A Legacy of History and Culture
As one of Mexico’s most important archaeological sites as well as a part of the Historic Center of Mexico City, the Templo Mayor has become high on the list of places to explore and experience in the city. In doing so, it has created a legacy that highlights what kind of monuments can be created when the history and culture of an area are properly honored and celebrated.
Other Aztec Temples
There are numerous Aztec temples, both in these cities and others. The Great Pyramid of Cholula is the largest pyramid by volume in the world, and the largest monument ever constructed. Inside 8km/5mi of tunnels have been dug to investigate its secrets. The Cholula temple has its own page.
Another temple featured on this site is the great pyramid (temple) of Teopanzolco.
The ruins at Teotenango also contain temples. Temples were built in each region of a city, and there were also mountain temples - often carved right out of the side of the mountain. It is believed that as late as the 19th century a child was sacrificed at one of these Aztec temples.

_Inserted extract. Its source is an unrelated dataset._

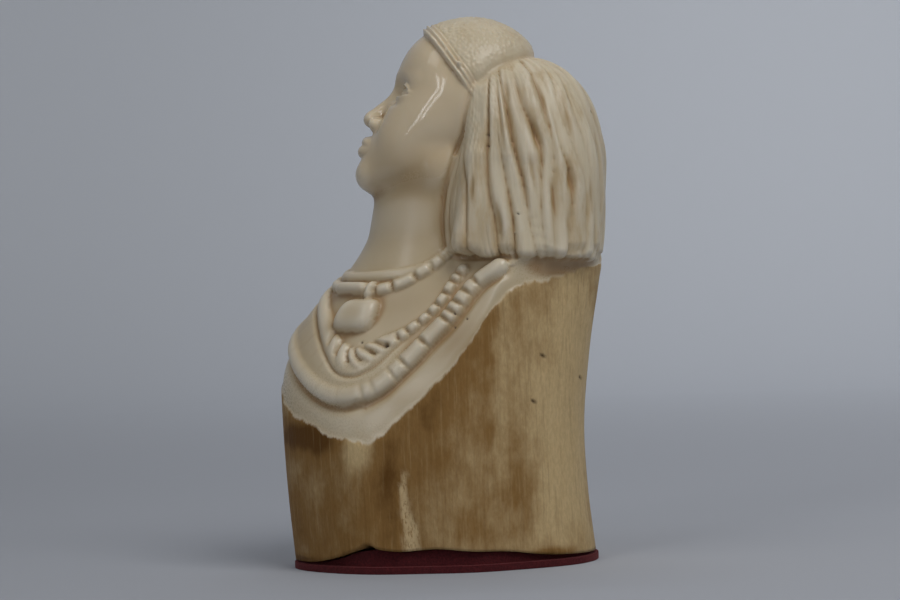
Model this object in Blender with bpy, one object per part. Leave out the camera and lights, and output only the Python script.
"""Carved hippo tooth: the bust of a woman cut from the upper half of a tusk, glued to a red felt foot.

Metres, +Z up. The origin is the middle of the felt's underside. The face looks along -Y and the
figure's left side is +X. The head looks straight ahead while the chest is turned to the figure's left.

Both solids start as a primitive sphere whose vertices are moved onto the carved form. The form is a
field of signed distances, so a vertex is found by walking inwards along its own ray until it meets it.
"""

import math

import bmesh
import bpy
import numpy as np

# Depth and width of the tooth. The outlines of the raw tooth and of the mass of hair are shares of
# them, and the chest runs from the raw outline to the neck. Heights and relief keep their own sizes
TOOTH_DEPTH = 0.0660
TOOTH_WIDTH = 0.0486

# Felt foot
FELT_THICKNESS = 0.0015
FELT_MARGIN = 0.0004
FELT_SOFT_EDGE = 0.0002
FELT_GAP = 0.0003
FELT_LIP = 0.0001
FILLER_INSET = 0.0013

# Raw tooth: heights, with the front and back of its outline as shares of the depth at each, and half
# its width as a share of the width
TOOTH_HEIGHTS = (0.000, 0.015, 0.030, 0.046, 0.064, 0.088)
TOOTH_FRONT = (-0.496, -0.515, -0.526, -0.527, -0.508, -0.455)
TOOTH_BACK = (0.504, 0.482, 0.476, 0.502, 0.548, 0.567)
TOOTH_HALF_WIDTH = (0.494, 0.500, 0.500, 0.486, 0.457, 0.412)
FLUTE_DEPTH = 0.00035
FLUTE_COUNT = 7

# Broken rim at the foot: bearings in degrees from the front towards the figure's left, heights in mm
RIM = (
    (-180, 2.0), (-135, 3.0), (-90, 4.4), (-45, 3.6), (-15, 2.0), (8, 1.9), (22, 2.2), (35, 3.3),
    (46, 4.8), (53, 5.2), (70, 4.8), (90, 4.9), (115, 4.1), (136, 3.0), (165, 2.0), (180, 2.0),
)
RIM_WAVE = 0.0002
NOTCH_BEARING = math.radians(52)
NOTCH_WIDTH = math.radians(3.5)
NOTCH_DEPTH = 0.0012
ROOT_HOLLOW = 0.0062

# Lines round the chest: bearings in degrees from the front towards the figure's left, heights in mm
HIDE_EDGE = (
    (-180, 65), (-110, 64), (-60, 55), (-20, 44.5), (0, 39.5), (12, 35.2), (21, 32.9), (30, 31.1),
    (45, 28.9), (55, 28.1), (64, 29.8), (70, 32.1), (77, 34.7), (98, 43.5), (112, 52.0), (119, 56.2),
    (126, 59.2), (135, 61.2), (148, 62.0), (161, 64.5), (180, 65),
)
CUT_EDGE = (
    (-180, 67), (-110, 66), (-60, 55), (-20, 44.5), (0, 39.5), (12, 35.2), (21, 32.9), (30, 31.1),
    (45, 28.9), (55, 28.1), (64, 29.8), (70, 32.1), (77, 34.7), (98, 43.5), (112, 53.0), (122, 62.0),
    (132, 66.5), (148, 67), (161, 67), (180, 67),
)
ROPE = (
    (-60, 66), (-35, 60.5), (-15, 54.5), (5, 47.9), (16, 43.9), (28, 40.1), (36, 38.5), (44, 38.1),
    (56, 39.3), (71, 44.2), (84, 49.6), (94, 53.4), (107, 59.3), (122, 64.5),
)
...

Of course, many of the so-called Aztec temples were temples that existed before the Aztec empire did. Many peoples and cities were conquered and forced to pay tribute, becoming a part of the empire. One city like this was Xochicalco - a pyramid at the top of this page is from Xochicalco.
Many Aztec temples and other ruins are mapped at Google here. If you look at the "related maps" at the bottom of the page, you'll find even more maps in various categories.
The Aztec temples are still major religious destinations today. Some now have Roman Catholic Churches built over top, others are still just pyramids where people come to pray to the gods, or come, they believe, to gain some special power.